How do you handle questions on morality? Do you play along with the debate? Humour people? Avoid it altogether?

 

Dao is the universal function and sentient beings have relationships that engender de.

 

Morality is conventional, but we must look beyond it if we want to get to know ourselves. The real exercise of discerning wisdom is to find the optimally altruistic solution in any situation: good is context depended and mostly unique to any instance, so one must remain sharp and wise.

 

Ethics is neither rejected nor affirmed, but it must come spontaneously (not impulsively!) and without fear or care for consequences.

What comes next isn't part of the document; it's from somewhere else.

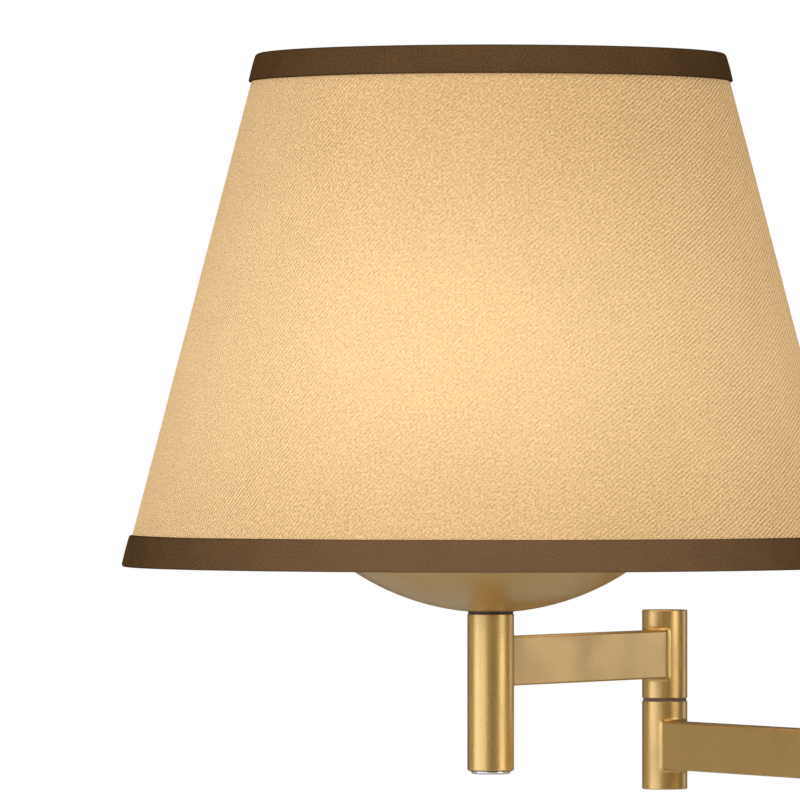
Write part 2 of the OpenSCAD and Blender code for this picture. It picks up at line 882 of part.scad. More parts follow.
module harp() {
    color(brass) at_post() {
        bent_wire(harp_path, harp_wire_r);
        translate([0, 0, harp_top]) cylinder(r = harp_disc_r, h = hub_z - harp_top, $fn = fine);
        translate([0, 0, harp_top])
            cylinder(r = harp_stud_r, h = stud_top - harp_top, $fn = coarse);
    }
}

module socket_cap() {
    r = socket_cap_r;
    t = socket_sheet;
    color(brass) at_post() translate([0, 0, cap_z]) rotate_extrude($fn = fine) polygon([
        [nipple_r + play, 0], [socket_foot_r, 0], [r - 1, 7], [r, 10], [r, socket_cap_h],
        [r - t, socket_cap_h], [r - t, 10], [r - 1 - t, 7.2], [socket_foot_r - t, t + 0.4],
        [nipple_r + play, t + 0.4]
    ]);
}

module socket_base() {
    color(white) at_post() translate([0, 0, puck_z]) difference() {
        cylinder(r = socket_r - 2 * socket_sheet - 0.6, h = puck_h, $fn = fine);
        rotate([0, 0, upper_dir]) translate([-tail_x, 0, -past])
            cylinder(r = 1, h = puck_h / 2, $fn = 24);
    }
}

module socket_screw_shell() {
    color(steel) at_post() translate([0, 0, puck_z + puck_h])
        tube(base_r + 0.7, base_r + 0.3, base_l - 4);
}

module socket_insulator() {
    r = socket_r - socket_sheet - 0.1;
    color([0.25, 0.22, 0.2]) at_post() translate([0, 0, shell_z + 2])
        tube(r, r - socket_sheet, socket_top - shell_z - 4);
}

module socket_shell() {
    color(brass) at_post() {
        translate([0, 0, shell_z])
            tube(socket_r, socket_r - socket_sheet, socket_top - shell_z - socket_sheet);
        translate([0, 0, socket_top - 1])
            rotate_extrude($fn = fine) translate([socket_r, 0]) circle(r = 0.8, $fn = 24);
    }
}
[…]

Otherwise it's hypocrisy and degrees of selfishness manifesting.

 

14 hours ago, Starjumper said:

Yes, when the Way is lost then people need rules, and Confused Tzu had plenty of those.  Confused Tzu was a brilliant philosopher, but he couldn't see the Way with his heart, only with his head.

 

I think of Confucianism as the fundamentalist aspect of Taoism.  Every system of religion or spiritual philosophy has it's mystics at one end, and it's fundamentalists at the other end.

 

You have a very shallow understanding of Confucianism. Like all great traditions, Confucius's message was practical, not intellectual. Taking it as a hobby of the literati and as a mere indoctrination tool is roughly the same case as if you said the Christ or the Buddha only taught philosophical religion and nothing else.

 

I would recommend you and everyone else to read Liu Yousheng's Let the Radiant Yang Shine Forth to get a real perspective just how effective and practical Confucian healing can be.